SB 75: Amends provisions relating to decentralized autonomous organizations. A definition for “publicly available identifier” is added to the decentralized autonomous organizations supplement. “Publicly available identifier” means an address that is available publicly and that identifies a smart contract and may include a uniform resource locator, contract address or other similar reference. This bill has added another ground for amendment of articles of organization of a decentralized autonomous organization which is when the publicly available identifier has changed. Effective July 1, 2023.
Uniform Commercial Code (UCC)
Article 12 legislation, passed this legislative year in multiple states, defines and addresses digital financial assets, controllable electronic records and related terms and phrases and establishes how electronic records pertain to the law in the Uniform Commercial Code. Subsequent amendments to Article 9 address the process of perfecting, obtaining and enforcing these security interests (in controllable electronic records).

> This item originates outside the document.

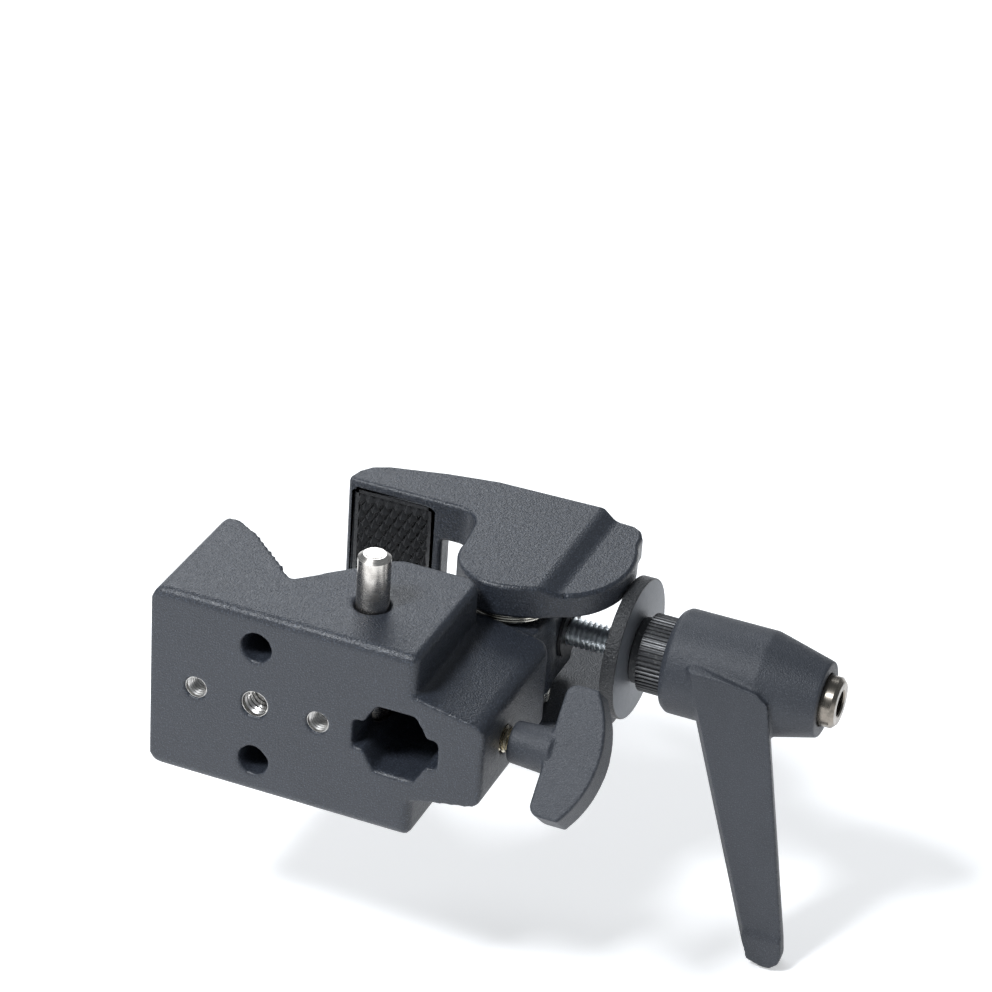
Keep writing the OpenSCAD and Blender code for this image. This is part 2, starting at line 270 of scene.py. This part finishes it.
BUSHING_STEEL = blackened_steel("oiled_steel", rgb(0.03, 0.03, 0.032), 0.45, 0.25)
WASHER_PAINT = washer_paint("chipped_black_paint")
RUBBER = pad_rubber("pad_rubber")


# ---------------------------------------------------------------- mesh tools

def piece(name, bm, material, body, replaced, smooth=35):
    """Turns a bmesh into a finished piece: smooth below the given angle, riding on its body."""
    mesh = bpy.data.meshes.new(name)
    bm.to_mesh(mesh)
    bm.free()
    obj = bpy.data.objects.new(name, mesh)
    bpy.context.scene.collection.objects.link(obj)
    mesh.materials.append(material)
    mesh.shade_smooth()
    mesh.set_sharp_from_angle(angle=math.radians(smooth))
    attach(obj, body)
    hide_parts(*replaced)
    return obj


def room(edge):
    """Width of the narrower face beside an edge."""
    return min(face.calc_area() for face in edge.link_faces) / edge.calc_length()


def weigh(bm, width, angle=24):
    """Marks each edge sharper than angle for rounding, by less where its faces are narrow."""
    weights = bm.edges.layers.float.new("bevel_weight_edge")
    for edge in bm.edges:
        if len(edge.link_faces) != 2 or edge.calc_face_angle(0) < math.radians(angle):
            continue
        edge[weights] = min(1.0, 0.35 * room(edge) / width)
    return bm


def rounded(obj, width, segments=3):
    """Rounds the marked edges."""
    bevel = obj.modifiers.new("rounding", "BEVEL")
    bevel.width = width
    bevel.segments = segments
    bevel.limit_method = "WEIGHT"
    bevel.miter_outer = "MITER_ARC"
    bevel.use_clamp_overlap = False
    normals = obj.modifiers.new("normals", "WEIGHTED_NORMAL")
    normals.keep_sharp = True
    return obj


def welded(node, gap=0.05 * MM):
    """The CAD node's shape as one closed mesh of large flat faces."""
    bm = bmesh.new()
    bm.from_mesh(NODES[node].data)
    bmesh.ops.remove_doubles(bm, verts=bm.verts, dist=gap)
    bmesh.ops.dissolve_limit(bm, angle_limit=math.radians(0.6), verts=bm.verts, edges=bm.edges)
    return bm


def turn(bm, outline, origin, axis, steps=96):
    """Spins an outline of (distance along the axis, radius) pairs right round the axis."""
    side = AXIS_Z if abs(axis.z) < 0.5 else AXIS_X
    verts = [bm.verts.new(origin + axis * a + side * r) for a, r in outline]
    edges = [bm.edges.new(pair) for pair in zip(verts, verts[1:])]
    bmesh.ops.spin(bm, geom=verts + edges, cent=origin, axis=axis, angle=math.tau, steps=steps, use_merge=True)
    bmesh.ops.remove_doubles(bm, verts=bm.verts, dist=0.002 * MM)
    return bm


def helix(bm, ring, origin, axis, pitch, turns, steps=40):
    """Sweeps a chain or loop of vertices round the axis, rising by pitch each turn."""
    verts = [bm.verts.new(p) for p in ring["points"]]
    pairs = list(zip(verts, verts[1:]))
    if ring["closed"]:
        pairs.append((verts[-1], verts[0]))
    edges = [bm.edges.new(pair) for pair in pairs]
    count = round(steps * turns)
    done = bmesh.ops.spin(bm, geom=verts + edges, cent=origin, axis=axis, dvec=axis * (pitch / steps),
                          angle=math.tau * turns, steps=count, use_merge=False)
    if ring["closed"]:
        last = [e for e in done["geom_last"] if isinstance(e, bmesh.types.BMEdge)]
        bmesh.ops.contextual_create(bm, geom=edges)
        bmesh.ops.contextual_create(bm, geom=last)
    bmesh.ops.remove_doubles(bm, verts=bm.verts, dist=0.001 * MM)
    return bm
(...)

These bills include: Alabama HB 348, effective July 1, 2024; California SB 95, effective January 1, 2024; Hawaii HB 525, effective June 29, 2023; Colorado SB 90, effective August 7, 2023; Delaware SB 157, effective August 18, 2023; Indiana SB 468, effective July 1, 2023; Nevada AB 231, effective October 1, 2023; New Hampshire HB 584, effective October 7, 2023; New Mexico HB 90, effective January 1, 2024; North Dakota HB 1082, effective August 1, 2023; and Washington (State) SB 5077, effective January 1, 2024.
This article is provided for informational purposes only and should not be considered, or relied upon, as legal advice.